Yarmouth meeting to consider creation of long-awaited radiation unit

A meeting in Yarmouth today will be perhaps the most important step in determining the future of cancer care options in the seaside community.

Meeting follows a year of lobbying to bring enhanced cancer services to the region

A meeting today in Yarmouth will consider the possibility of bringing radiation therapy to that part of the province. (Robert Short/CBC)

A meeting in Yarmouth today will be perhaps the most important step in determining if there will be an expansion of cancer care options in the seaside community.

The day-long meeting with 15 people, including patient advisors, health care professionals and administrators, will examine the possibility of a setting up a radiation unit at Yarmouth Regional Hospital.

Dr. Drew Bethune, medical director of the province's cancer care program, said the "deliberative engagement session" is the product of months and months of planning. It will consider options including creation of a radiotherapy unit, ways to make travel easier and lessen its consequences for patients, and remaining with the status quo.

Focused community lobby effort

The meeting follows a targeted and deliberate lobbying effort that started in the community about a year ago.

One of the people pushing the effort was Sandy Dennis, a town councillor who was diagnosed with cancer in February 2017. Dennis began trying to raise awareness about the challenges people face having to travel three hours to Halifax for radiation (chemotherapy treatment is available in Yarmouth).

Dennis said people quickly jumped on board with the effort and it wasn't long before an online group with thousands of members began an organized and concerted lobby effort. Since then, the health authority became engaged, 943 surveys were conducted, as were two focus groups.

After Sandy Dennis was diagnosed with lung cancer in February in 2017 she began raising awareness about the challenges of travelling from Yarmouth to Halifax for treatment. (Submitted)

Dennis, who will participate in the in-camera meeting as a member of the steering committee, has praise not only for the community but for Bethune and his team in Halifax. She said they've worked hard on the issue.

"We're down here, they're in Halifax, yet they understand the need and they understand what people are going through," she said. "We've had people here that have refused treatments because they can't afford to go to Halifax."

Bethune said he's well aware of the burdens of traveling for patients including the distance, weather, cancelled appointments, difficulties related to accommodations and cost.

Small victories

The group in Yarmouth has seen some victories along the way. Dennis said the recent decision to open the Lodge That Gives on weekends, beginning later this month, is a significant help for people who need to be in Halifax for treatment and require accommodations. There's also been an community support network that's developed.

Bethune said the issue of a radiation unit in Yarmouth has been discussed multiple times through the years, but has remained unresolved. It's his hope today's meeting will provide clarity to what he called "a very complicated issue." In planning for the meeting, a medical ethicist was brought in to make sure all aspects of the matter are being considered.
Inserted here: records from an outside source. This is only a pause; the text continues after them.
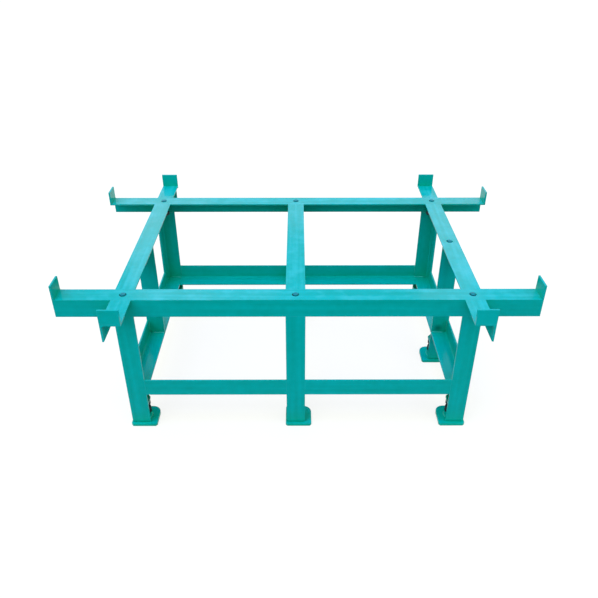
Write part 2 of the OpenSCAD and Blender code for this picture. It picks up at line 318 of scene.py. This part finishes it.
def corner_welds(side, end):
    """Where a long rail, an arm, a side rail, a corner leg and two stretchers meet."""
    out, wall_in, toe = side * outer, side * inner, side * tip
    front, front_in, shut = end * face, end * back, end * seam
    from_x, to_x = wall_in - side * root, toe + side * edge
    near, far = front_in - end * root, shut + end * edge
    shelf, brim = stretcher_low.z + wall, stretcher_high.z - edge
    past_out, past_in = out - side * sunk, wall_in + side * sunk
    return [
        upright(out, front, bottom + edge, top - edge),
        upright(wall_in, front, bottom + edge, under - root),
        along_x(from_x, to_x, front, under),
        along_x(from_x, to_x, shut, under + sunk),
        upright(past_in, shut, bottom + edge, under - root),
        upright(past_out, shut, bottom + edge, under),
        upright(wall_in, front_in, bottom + edge, under - root),
        upright(out, front_in, bottom + edge, under - root),
        along_y(wall_in, near, far, under),
        along_y(out, near, far, under),
        along_x(from_x, to_x, front_in + end * sunk, bottom),
        upright(toe, front_in + end * sunk, shelf + root, brim),
        upright(past_in, shut, shelf + root, brim),
        upright(past_out, shut, stretcher_low.z + edge, brim),
        along_x(from_x, toe, front_in, shelf),
        along_y(wall_in, near, shut, shelf),
    ]


def long_stop_welds():
    """Where the long stop closes the end of the rear left arm."""
    return [
        along_x(-inner + root, -tip - edge, arm_end, under),
        upright(-inner, arm_end, bottom + edge, under - root),
        upright(-outer, arm_end, bottom + edge, under),
    ]


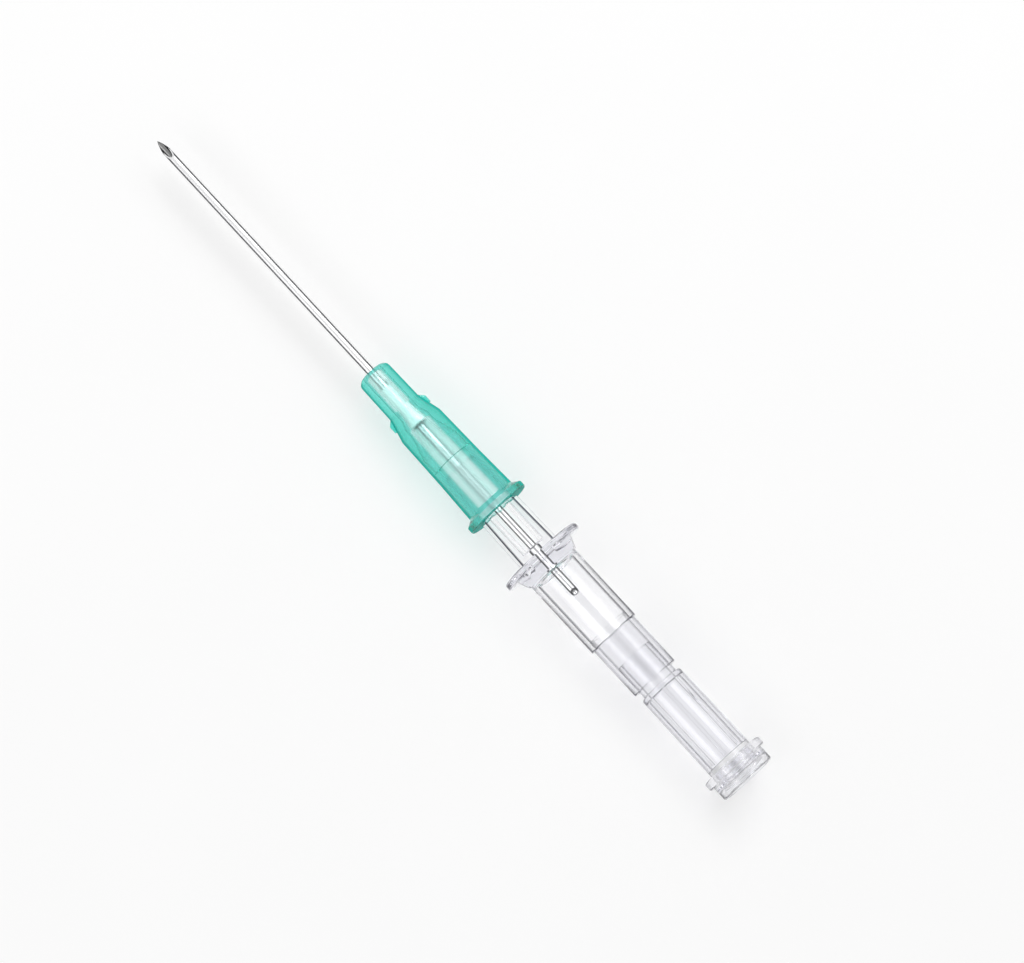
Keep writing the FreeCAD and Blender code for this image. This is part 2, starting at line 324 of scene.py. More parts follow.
# Table, sky and lamps
TABLE_SIZE = 3000.0
TABLE_GLOW = 0.442
TABLE_WHITE = [(0.0, 0.55), (1.0, 0.57)]
TABLE_MARKS = (40, 3)
SKY_LEVEL = 0.52            # what the sky lights
SKY_WHITE = 0.95            # what the camera, gloss and plastic show of it
SKY = [(0.0, 1.0), (0.955, 1.0), (0.985, 0.4), (1.0, 0.4)]      # brightness over the height
STRIP_REACH = 420           # to each side
STRIP_HEIGHT = 430
STRIP_SIZE = (700, 260)
STRIP_WATTS = 0.75
KEY_PLACE = (-300, 300, 470)
KEY_SIZE = (280, 280)
KEY_WATTS = 1.2
PLASTIC_BOUNCES = 24
GLOSS_BOUNCES = 8


def place(station, across, up):
    """Frame point, in metres, of a station and the distances from the axis in millimetres."""
    return Vector(((NOSE_X + station) * MM, across * MM, (AXIS_Z + up) * MM))


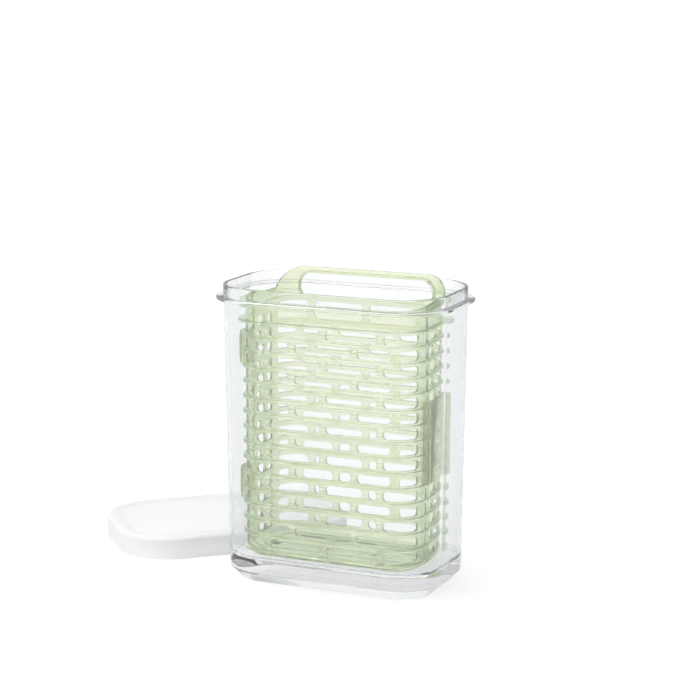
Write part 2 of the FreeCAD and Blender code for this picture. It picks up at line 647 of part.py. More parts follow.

There are also some inescapable realities: there is a finite amount of resources and setting up such a site would be extremely expensive — Bethune estimates it would cost about $20 million to build a unit in Yarmouth and an additional $3 million each year to staff it. There is also the challenge of recruiting doctors in a rural area.

Report to be written this summer

Part of the information to be reviewed during the meeting will look at population trends for the future and alternative ways that money could be spent within the system.

Dennis said people in her part of the province understand the bulk of the money needs to go to Halifax, but she thinks there needs to be the ability to provide more cancer care at that end of the province.

"Sydney has it, Halifax, so we need something here."

Bethune said the goal is to finalize recommendations at the meeting, write a report over the summer and deliver it to the Health Department, senior leadership of the provincial health authority and Health Minister Randy Delorey, who will ultimately have to make a decision.